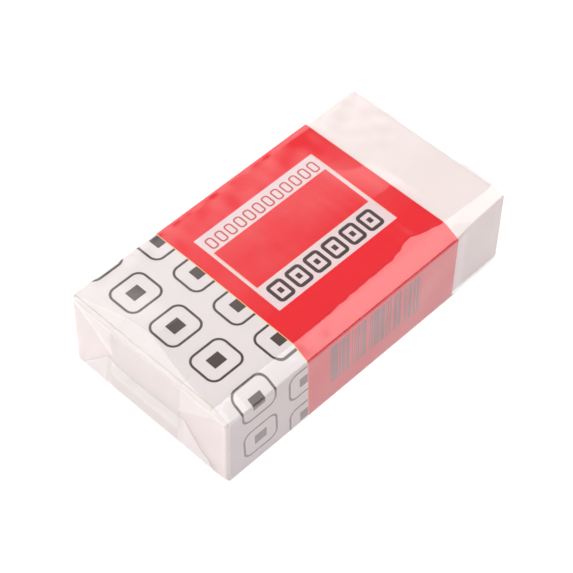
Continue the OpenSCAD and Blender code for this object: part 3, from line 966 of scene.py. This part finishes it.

# Scuffs and painted sheen: lighter patches about 8 mm across, from the middle to the back, that
# stand for real scuffs and for patchy reflection in the film.
grain = add(tree, "ShaderNodeTexNoise", {
    "Vector": mm.outputs[0], "Scale": 0.13, "Detail": 3.0, "Roughness": 0.6})
scuffs_and_painted_sheen = add(tree, "ShaderNodeMapRange", {0: grain.outputs[0], 1: 0.36, 2: 0.66, 3: 0.0, 4: SCUFF_AND_SHEEN})
at_back = add(tree, "ShaderNodeMapRange", {0: y, 1: -7.0, 2: 1.0, 3: 0.0, 4: 1.0})
scuffs_and_painted_sheen = add(tree, "ShaderNodeMath", {0: scuffs_and_painted_sheen.outputs[0], 1: at_back.outputs[0]}, operation="MULTIPLY")
haze = add(tree, "ShaderNodeMath", {0: haze.outputs[0], 1: scuffs_and_painted_sheen.outputs[0]}, operation="ADD")

# The underside is left clear, so that the seam's lap doesn't show through the bowed end.
standing = add(tree, "ShaderNodeMapRange", {0: z, 1: 0.34, 2: 0.46, 3: 0.0, 4: 1.0})
haze = add(tree, "ShaderNodeMath", {0: haze.outputs[0], 1: standing.outputs[0]}, operation="MULTIPLY")

# The wedge starts at the sleeve's end, stays under 0.9 mm and narrows along the bare end.
bare = add(tree, "ShaderNodeMapRange", {0: x, 1: 18.7, 2: 19.2, 3: 0.0, 4: RUBBED})
low = add(tree, "ShaderNodeMapRange", {0: z, 1: 0.9, 2: 0.6, 3: 0.0, 4: 1.0})
rubbed = add(tree, "ShaderNodeMath", {0: bare.outputs[0], 1: low.outputs[0]}, operation="MULTIPLY")
wedge = add(tree, "ShaderNodeMath", {0: x, 1: -0.052, 2: z}, operation="MULTIPLY_ADD")
wedge = add(tree, "ShaderNodeMapRange", {0: wedge.outputs[0], 1: -1.05, 2: -0.95, 3: 0.0, 4: 1.0})
rubbed = add(tree, "ShaderNodeMath", {0: rubbed.outputs[0], 1: wedge.outputs[0]}, operation="MULTIPLY")
haze = add(tree, "ShaderNodeMath", {0: haze.outputs[0], 1: rubbed.outputs[0]}, operation="MAXIMUM")

# %% Film piece
through = add(tree, "ShaderNodeBsdfTransparent", {"Color": (1, 1, 1, 1)})
dust = add(tree, "ShaderNodeBsdfDiffuse", {"Color": linear("#f5f9f5")})
body = add(tree, "ShaderNodeMixShader", {0: haze.outputs[0], 1: through.outputs[0], 2: dust.outputs[0]})
gloss = add(tree, "ShaderNodeBsdfPrincipled", {
    "Base Color": (1, 1, 1, 1), "Metallic": 1.0, "Roughness": 0.06})
whole = add(tree, "ShaderNodeMixShader", {0: mirrored.outputs[0], 1: body.outputs[0], 2: gloss.outputs[0]})
finish_material(clear_film, whole)

film = make_piece("film_wrap", film_grids, [clear_film], sharp=60)
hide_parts("film_overwrap")
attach(film, "root")
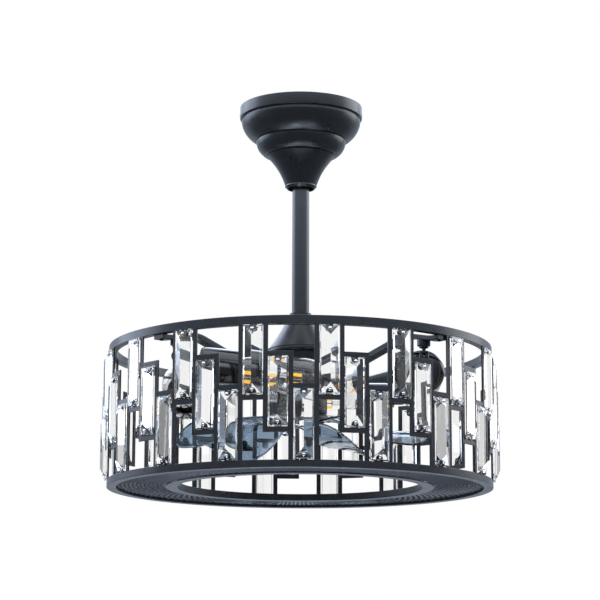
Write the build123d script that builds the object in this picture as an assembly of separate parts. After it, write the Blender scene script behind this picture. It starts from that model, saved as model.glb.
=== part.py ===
from build123d import *
import os
from math import asin, cos, degrees, radians, sin, sqrt, tan

# A fan light that hangs from a ceiling. The origin is the centre of its ceiling plate,
# +Z points up into the ceiling, and -Y is the front. All sizes are millimetres.

os.makedirs("parts", exist_ok=True)

# Fits and small shared values
running_gap = 0.05
seat_gap = 0.1
free_gap = 0.3
overrun = 1.0
quarter_turn = 90
full_turn = 360

# Drum cage
ceiling_to_ring = 334.0
cage_height = 186.0
ring_radius = 254.0
ring_width = 10.0
top_ring_height = 10.8
bottom_ring_height = 9.1
unit_count = 17
slots_in_unit = 3
first_crystal_angle = -13.14
bar_width = 6.0
bar_thickness = 2.0
crossbar_height = 6.2
cell_height = 86.8

# Crystals, their tabs and pins
crystal_side_gap = 0.33
crystal_height = 86.3
crystal_plinth = 3.4
crystal_depth = 9.6
crystal_border = 1.2
crystal_hip = 14.0
pin_inset = 5.5
pin_radius = 1.1
pin_head_radius = 2.3
pin_head_height = 1.1
pin_seat_height = 4.6
tab_width = 9.0
tab_length = 9.5
tab_thickness = 1.2
tab_setback = 0.6

# Bottom net and inner rim
ledge_width = 2.5
ledge_height = 2.8
net_thickness = 1.0
net_rows = 5
net_columns = 60
net_strand = 2.2
rim_outer_radius = 176.5
rim_flange_width = 15.5
rim_flange_thickness = 1.2
rim_wall = 2.0
rim_height = 9.4

# Canopy, a stepped shell
canopy_radius = 83.0
canopy_wall = 1.5
canopy_rim_height = 16.0
groove_depth = 2.8
groove_height = 1.4
bulge_one_inset = 2.0
bulge_one_turn_inset = 3.5
bulge_one_drop = 37.0
step_one_share = 0.453
step_one_drop = 46.0
bulge_two_inset = 1.7
bulge_two_drop = 59.5
step_two_width = 3.5
step_two_drop = 66.0
cone_radius = 45.5
cone_turn_radius = 28.0
cone_turn_drop = 86.0
neck_radius = 21.5
neck_drop = 107.5
neck_lip_drop = 113.0
neck_hole_radius = 17.4
step_recess = 0.8

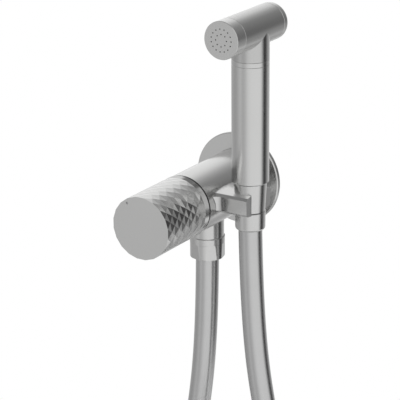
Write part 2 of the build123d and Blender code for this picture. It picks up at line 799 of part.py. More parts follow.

**YOUR GOAL**: Word for word, quote all of the data above.

**EXPECTED ANSWER**:
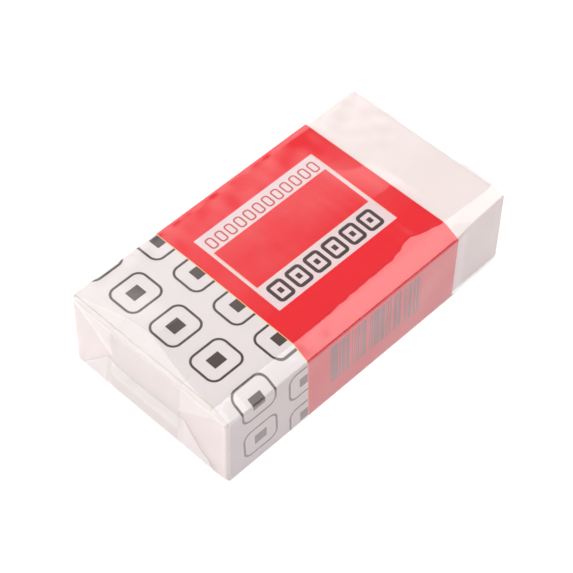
Continue the OpenSCAD and Blender code for this object: part 3, from line 966 of scene.py. This part finishes it.

# Scuffs and painted sheen: lighter patches about 8 mm across, from the middle to the back, that
# stand for real scuffs and for patchy reflection in the film.
grain = add(tree, "ShaderNodeTexNoise", {
    "Vector": mm.outputs[0], "Scale": 0.13, "Detail": 3.0, "Roughness": 0.6})
scuffs_and_painted_sheen = add(tree, "ShaderNodeMapRange", {0: grain.outputs[0], 1: 0.36, 2: 0.66, 3: 0.0, 4: SCUFF_AND_SHEEN})
at_back = add(tree, "ShaderNodeMapRange", {0: y, 1: -7.0, 2: 1.0, 3: 0.0, 4: 1.0})
scuffs_and_painted_sheen = add(tree, "ShaderNodeMath", {0: scuffs_and_painted_sheen.outputs[0], 1: at_back.outputs[0]}, operation="MULTIPLY")
haze = add(tree, "ShaderNodeMath", {0: haze.outputs[0], 1: scuffs_and_painted_sheen.outputs[0]}, operation="ADD")

# The underside is left clear, so that the seam's lap doesn't show through the bowed end.
standing = add(tree, "ShaderNodeMapRange", {0: z, 1: 0.34, 2: 0.46, 3: 0.0, 4: 1.0})
haze = add(tree, "ShaderNodeMath", {0: haze.outputs[0], 1: standing.outputs[0]}, operation="MULTIPLY")

# The wedge starts at the sleeve's end, stays under 0.9 mm and narrows along the bare end.
bare = add(tree, "ShaderNodeMapRange", {0: x, 1: 18.7, 2: 19.2, 3: 0.0, 4: RUBBED})
low = add(tree, "ShaderNodeMapRange", {0: z, 1: 0.9, 2: 0.6, 3: 0.0, 4: 1.0})
rubbed = add(tree, "ShaderNodeMath", {0: bare.outputs[0], 1: low.outputs[0]}, operation="MULTIPLY")
wedge = add(tree, "ShaderNodeMath", {0: x, 1: -0.052, 2: z}, operation="MULTIPLY_ADD")
wedge = add(tree, "ShaderNodeMapRange", {0: wedge.outputs[0], 1: -1.05, 2: -0.95, 3: 0.0, 4: 1.0})
rubbed = add(tree, "ShaderNodeMath", {0: rubbed.outputs[0], 1: wedge.outputs[0]}, operation="MULTIPLY")
haze = add(tree, "ShaderNodeMath", {0: haze.outputs[0], 1: rubbed.outputs[0]}, operation="MAXIMUM")

# %% Film piece
through = add(tree, "ShaderNodeBsdfTransparent", {"Color": (1, 1, 1, 1)})
dust = add(tree, "ShaderNodeBsdfDiffuse", {"Color": linear("#f5f9f5")})
body = add(tree, "ShaderNodeMixShader", {0: haze.outputs[0], 1: through.outputs[0], 2: dust.outputs[0]})
gloss = add(tree, "ShaderNodeBsdfPrincipled", {
    "Base Color": (1, 1, 1, 1), "Metallic": 1.0, "Roughness": 0.06})
whole = add(tree, "ShaderNodeMixShader", {0: mirrored.outputs[0], 1: body.outputs[0], 2: gloss.outputs[0]})
finish_material(clear_film, whole)

film = make_piece("film_wrap", film_grids, [clear_film], sharp=60)
hide_parts("film_overwrap")
attach(film, "root")
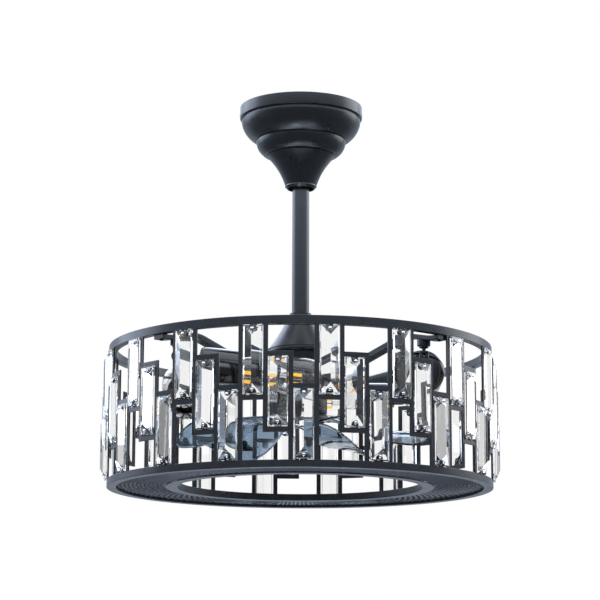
Write the build123d script that builds the object in this picture as an assembly of separate parts. After it, write the Blender scene script behind this picture. It starts from that model, saved as model.glb.
=== part.py ===
from build123d import *
import os
from math import asin, cos, degrees, radians, sin, sqrt, tan

# A fan light that hangs from a ceiling. The origin is the centre of its ceiling plate,
# +Z points up into the ceiling, and -Y is the front. All sizes are millimetres.

os.makedirs("parts", exist_ok=True)

# Fits and small shared values
running_gap = 0.05
seat_gap = 0.1
free_gap = 0.3
overrun = 1.0
quarter_turn = 90
full_turn = 360

# Drum cage
ceiling_to_ring = 334.0
cage_height = 186.0
ring_radius = 254.0
ring_width = 10.0
top_ring_height = 10.8
bottom_ring_height = 9.1
unit_count = 17
slots_in_unit = 3
first_crystal_angle = -13.14
bar_width = 6.0
bar_thickness = 2.0
crossbar_height = 6.2
cell_height = 86.8

# Crystals, their tabs and pins
crystal_side_gap = 0.33
crystal_height = 86.3
crystal_plinth = 3.4
crystal_depth = 9.6
crystal_border = 1.2
crystal_hip = 14.0
pin_inset = 5.5
pin_radius = 1.1
pin_head_radius = 2.3
pin_head_height = 1.1
pin_seat_height = 4.6
tab_width = 9.0
tab_length = 9.5
tab_thickness = 1.2
tab_setback = 0.6

# Bottom net and inner rim
ledge_width = 2.5
ledge_height = 2.8
net_thickness = 1.0
net_rows = 5
net_columns = 60
net_strand = 2.2
rim_outer_radius = 176.5
rim_flange_width = 15.5
rim_flange_thickness = 1.2
rim_wall = 2.0
rim_height = 9.4

# Canopy, a stepped shell
canopy_radius = 83.0
canopy_wall = 1.5
canopy_rim_height = 16.0
groove_depth = 2.8
groove_height = 1.4
bulge_one_inset = 2.0
bulge_one_turn_inset = 3.5
bulge_one_drop = 37.0
step_one_share = 0.453
step_one_drop = 46.0
bulge_two_inset = 1.7
bulge_two_drop = 59.5
step_two_width = 3.5
step_two_drop = 66.0
cone_radius = 45.5
cone_turn_radius = 28.0
cone_turn_drop = 86.0
neck_radius = 21.5
neck_drop = 107.5
neck_lip_drop = 113.0
neck_hole_radius = 17.4
step_recess = 0.8

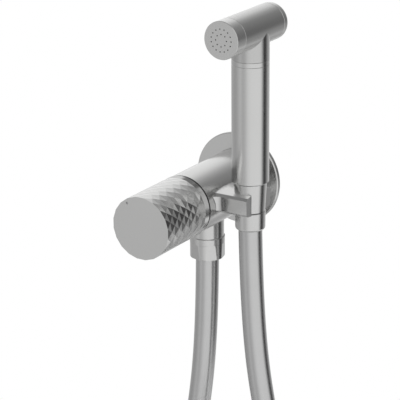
Write part 2 of the build123d and Blender code for this picture. It picks up at line 799 of part.py. More parts follow.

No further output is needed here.